SET TASK:
Look over the lines below. Report each one that includes the string "object".

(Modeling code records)
++++++++++++++++++++
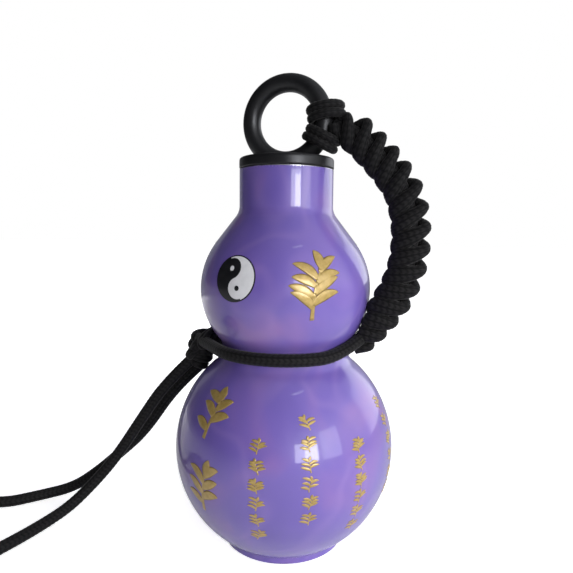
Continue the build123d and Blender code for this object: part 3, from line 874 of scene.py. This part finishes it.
def waist_path(side):
    """The strand round one side of the waist, from inside the strap's foot to the side knot."""
    right = (STRAND_END[0], side * STRAND_END[1])
    left = (-KNOT_OFFSET, side * STRAND_SPACING / 2)
    right_turn = math.atan2(right[1], right[0]) + side * math.acos(
        WAIST_CORD_RADIUS / math.hypot(*right)
    )
    left_turn = math.atan2(left[1], left[0]) - side * math.acos(
        WAIST_CORD_RADIUS / math.hypot(*left)
    )
    arc = arc_points((0, 0), WAIST_CORD_RADIUS, right_turn, left_turn, WAIST_STEPS)
    places = [(x, y, WAIST_CORD_HEIGHT) for x, y in (right, *arc, left)]
    points = []
    for place in resampled(places, CORD_STEP):
        share = max(place.x - STRAND_RISE_START, 0) / (STRAND_END[0] - STRAND_RISE_START)
        points.append(clear_of_bulb(place + Vector((0, 0, STRAND_RISE * share**2)), CORD_RADIUS))
    return points


for strand_name, strand_side in (("waist_cord_front", -1), ("waist_cord_back", 1)):
    strand = braided(strand_name + "_braid", waist_path(strand_side), round_cord(CORD_RADIUS))
    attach(strand, "harness")
    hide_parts(strand_name)


# Knotted strap: two flattened strands wound round each other like a flat helix


def smooth_line(points, count):
    """A curve through the points, as even steps."""
    curve = []
    for index in range(len(points) - 1):
        before = points[max(index - 1, 0)]
        start, end = points[index], points[index + 1]
        after = points[min(index + 2, len(points) - 1)]
        for step in range(count):
            t = step / count
            curve.append(0.5 * (
                2 * start + (end - before) * t
                + (2 * before - 5 * start + 4 * end - after) * t**2
                + (3 * start - before - 3 * end + after) * t**3
            ))
    curve.append(points[-1])
    return curve


def strap_centreline():
    """The strap's middle from the hitch to the waist, as even steps, bowed away from the neck."""
    places = [
        Vector((
            STRAP_TOP[0] + (STRAP_FOOT[0] - STRAP_TOP[0]) * along + STRAP_BOW * bow,
            0,
            STRAP_TOP[1] + (STRAP_FOOT[1] - STRAP_TOP[1]) * along,
        ))
        for along, bow in zip(STRAP_ALONG_SHARES, STRAP_BOW_SHARES)
    ]
    places[0] += (places[0] - places[1]).normalized() * STRAP_HEAD_RUN
    return resampled(smooth_line(places, STRAP_CURVE_STEPS), STRAP_LINE_STEP)


def share_at(shares, place):
    """The value between evenly spaced shares at a place from 0 to 1."""
    scaled = min(max(place, 0), 1) * (len(shares) - 1)
    index = min(int(scaled), len(shares) - 2)
    return shares[index] + (shares[index + 1] - shares[index]) * (scaled - index)


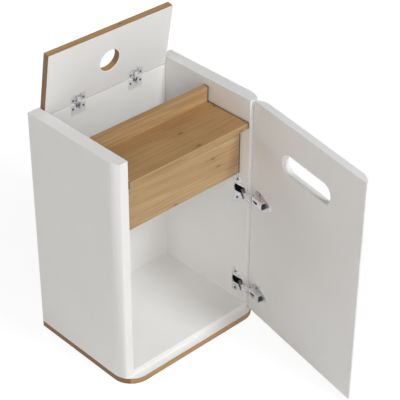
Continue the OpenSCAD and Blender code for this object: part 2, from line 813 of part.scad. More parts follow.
++++++++++++++++++++
EXERCISE OUTPUT:
Continue the build123d and Blender code for this object: part 3, from line 874 of scene.py. This part finishes it.
Continue the OpenSCAD and Blender code for this object: part 2, from line 813 of part.scad. More parts follow.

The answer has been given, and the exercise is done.